The problem:
Copy exactly the lines from the start of the data below through the one that carries "values: its properties, by name.", and only those.

--- start Collected data ---

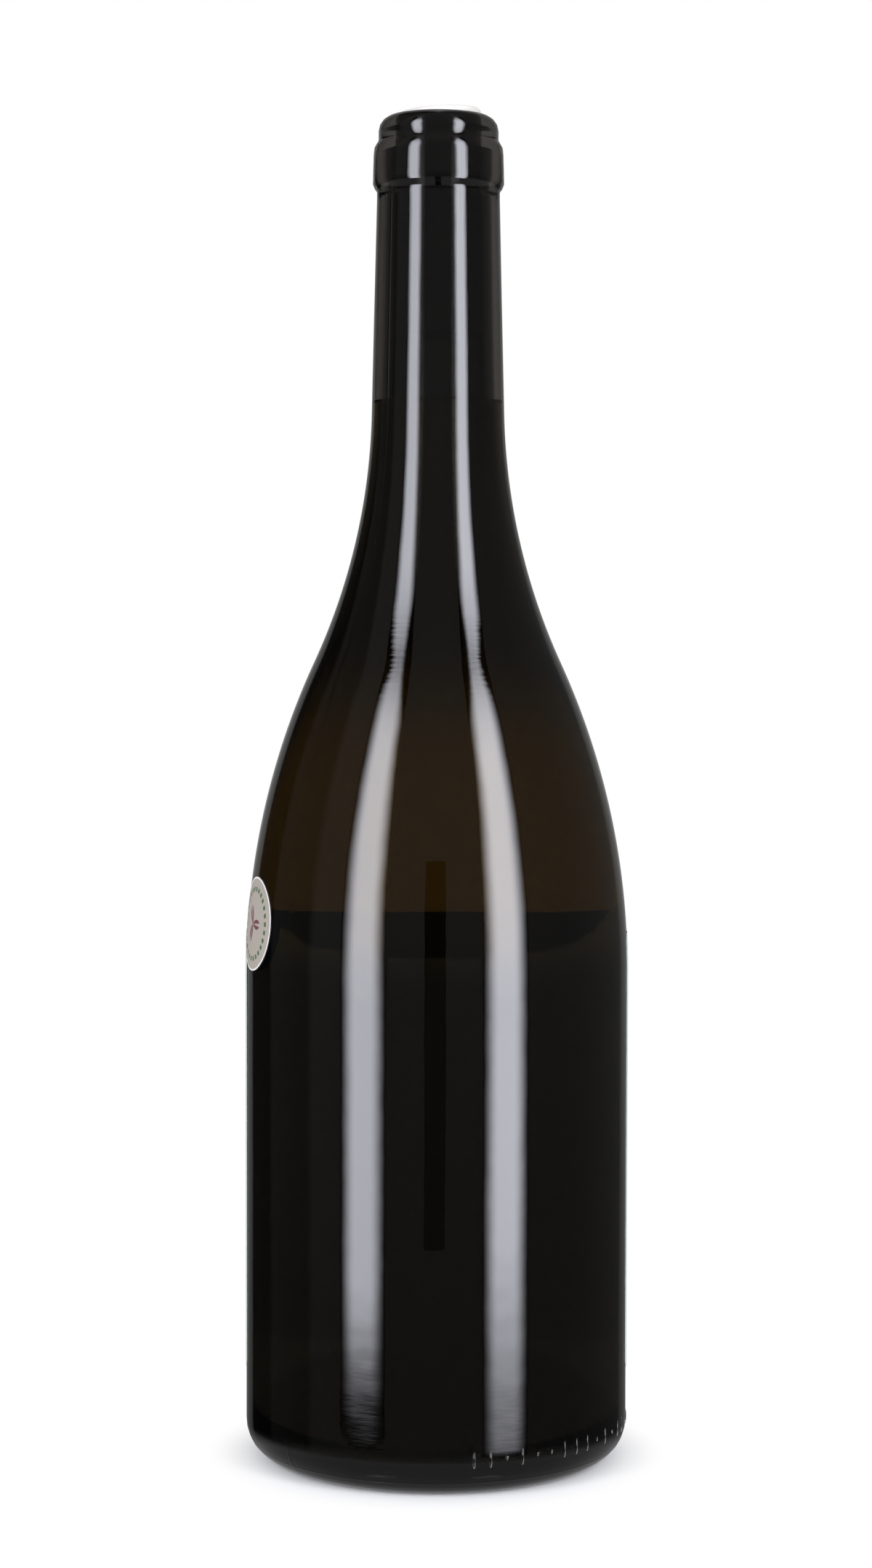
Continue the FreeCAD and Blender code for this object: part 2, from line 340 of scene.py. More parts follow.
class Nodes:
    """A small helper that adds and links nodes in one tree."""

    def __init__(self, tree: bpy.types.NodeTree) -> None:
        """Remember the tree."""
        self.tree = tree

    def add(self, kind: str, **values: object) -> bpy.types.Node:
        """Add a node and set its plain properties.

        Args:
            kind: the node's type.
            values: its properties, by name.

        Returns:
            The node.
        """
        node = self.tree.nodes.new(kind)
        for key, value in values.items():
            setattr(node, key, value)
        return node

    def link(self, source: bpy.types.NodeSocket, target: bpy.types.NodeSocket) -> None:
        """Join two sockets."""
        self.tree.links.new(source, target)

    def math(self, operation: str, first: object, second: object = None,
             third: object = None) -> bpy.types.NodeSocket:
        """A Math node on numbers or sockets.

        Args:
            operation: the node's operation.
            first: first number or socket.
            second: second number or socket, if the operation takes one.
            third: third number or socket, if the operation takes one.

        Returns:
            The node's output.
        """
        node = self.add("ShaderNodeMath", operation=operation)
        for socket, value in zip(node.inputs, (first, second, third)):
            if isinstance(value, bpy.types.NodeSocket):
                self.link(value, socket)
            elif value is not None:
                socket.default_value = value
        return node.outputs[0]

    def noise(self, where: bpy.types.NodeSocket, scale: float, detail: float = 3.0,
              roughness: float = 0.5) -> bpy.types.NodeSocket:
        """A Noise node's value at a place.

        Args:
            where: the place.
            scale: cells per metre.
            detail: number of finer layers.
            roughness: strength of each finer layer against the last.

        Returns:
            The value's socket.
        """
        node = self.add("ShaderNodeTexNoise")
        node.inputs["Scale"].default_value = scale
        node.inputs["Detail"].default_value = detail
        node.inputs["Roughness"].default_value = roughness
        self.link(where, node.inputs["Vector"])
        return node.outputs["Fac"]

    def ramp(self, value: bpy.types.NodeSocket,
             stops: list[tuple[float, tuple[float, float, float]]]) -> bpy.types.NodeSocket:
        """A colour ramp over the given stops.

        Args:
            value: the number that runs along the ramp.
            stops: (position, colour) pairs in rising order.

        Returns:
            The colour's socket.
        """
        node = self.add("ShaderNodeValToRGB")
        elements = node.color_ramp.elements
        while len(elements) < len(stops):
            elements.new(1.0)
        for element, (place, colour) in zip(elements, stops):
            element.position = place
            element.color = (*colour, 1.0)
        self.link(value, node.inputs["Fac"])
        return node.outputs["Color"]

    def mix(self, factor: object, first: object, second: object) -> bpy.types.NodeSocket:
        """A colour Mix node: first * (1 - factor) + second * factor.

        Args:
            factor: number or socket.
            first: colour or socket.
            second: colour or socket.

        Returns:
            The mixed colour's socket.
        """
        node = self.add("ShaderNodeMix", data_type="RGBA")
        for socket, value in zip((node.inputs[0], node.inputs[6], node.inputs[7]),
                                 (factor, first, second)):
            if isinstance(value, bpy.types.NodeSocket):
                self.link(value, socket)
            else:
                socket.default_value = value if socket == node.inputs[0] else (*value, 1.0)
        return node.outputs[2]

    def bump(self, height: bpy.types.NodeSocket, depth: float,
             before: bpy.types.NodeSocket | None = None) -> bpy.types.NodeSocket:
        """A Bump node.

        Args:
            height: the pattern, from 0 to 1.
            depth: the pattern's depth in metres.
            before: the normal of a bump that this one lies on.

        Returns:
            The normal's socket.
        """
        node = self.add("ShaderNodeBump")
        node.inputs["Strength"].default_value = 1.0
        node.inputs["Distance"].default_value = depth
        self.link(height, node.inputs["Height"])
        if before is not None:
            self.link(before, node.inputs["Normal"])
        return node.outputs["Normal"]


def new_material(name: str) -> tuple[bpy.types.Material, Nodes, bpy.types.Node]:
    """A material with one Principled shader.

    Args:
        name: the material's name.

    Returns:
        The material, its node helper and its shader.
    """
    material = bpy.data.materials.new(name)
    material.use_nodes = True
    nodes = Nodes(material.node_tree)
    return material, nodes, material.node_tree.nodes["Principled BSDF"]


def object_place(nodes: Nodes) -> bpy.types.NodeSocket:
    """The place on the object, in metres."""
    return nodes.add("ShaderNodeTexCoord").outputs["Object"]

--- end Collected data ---

Answer in full:
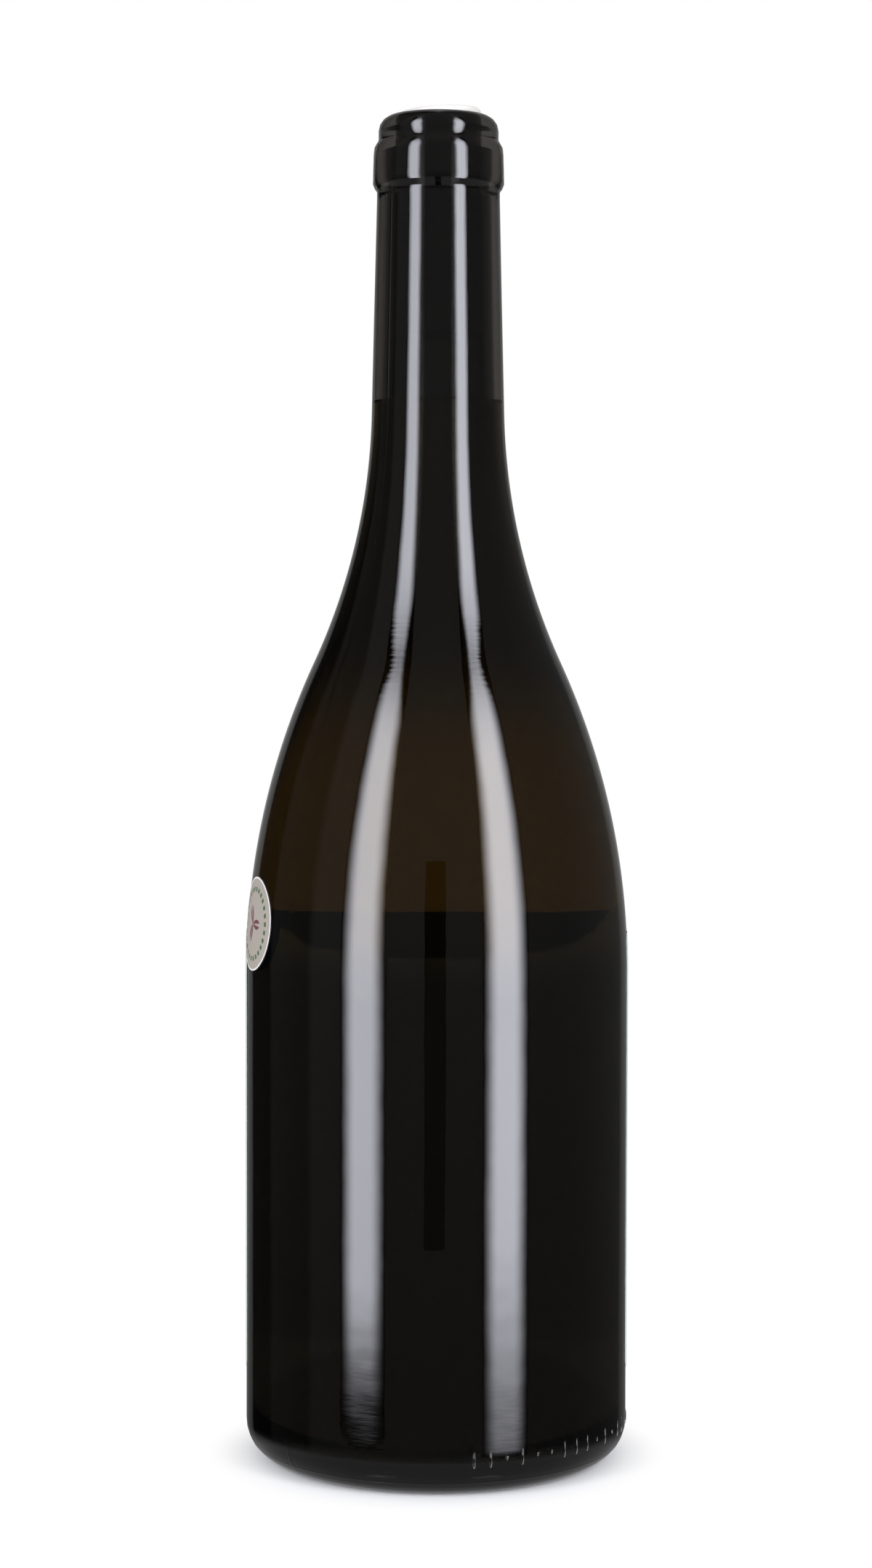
Continue the FreeCAD and Blender code for this object: part 2, from line 340 of scene.py. More parts follow.
class Nodes:
    """A small helper that adds and links nodes in one tree."""

    def __init__(self, tree: bpy.types.NodeTree) -> None:
        """Remember the tree."""
        self.tree = tree

    def add(self, kind: str, **values: object) -> bpy.types.Node:
        """Add a node and set its plain properties.

        Args:
            kind: the node's type.
            values: its properties, by name.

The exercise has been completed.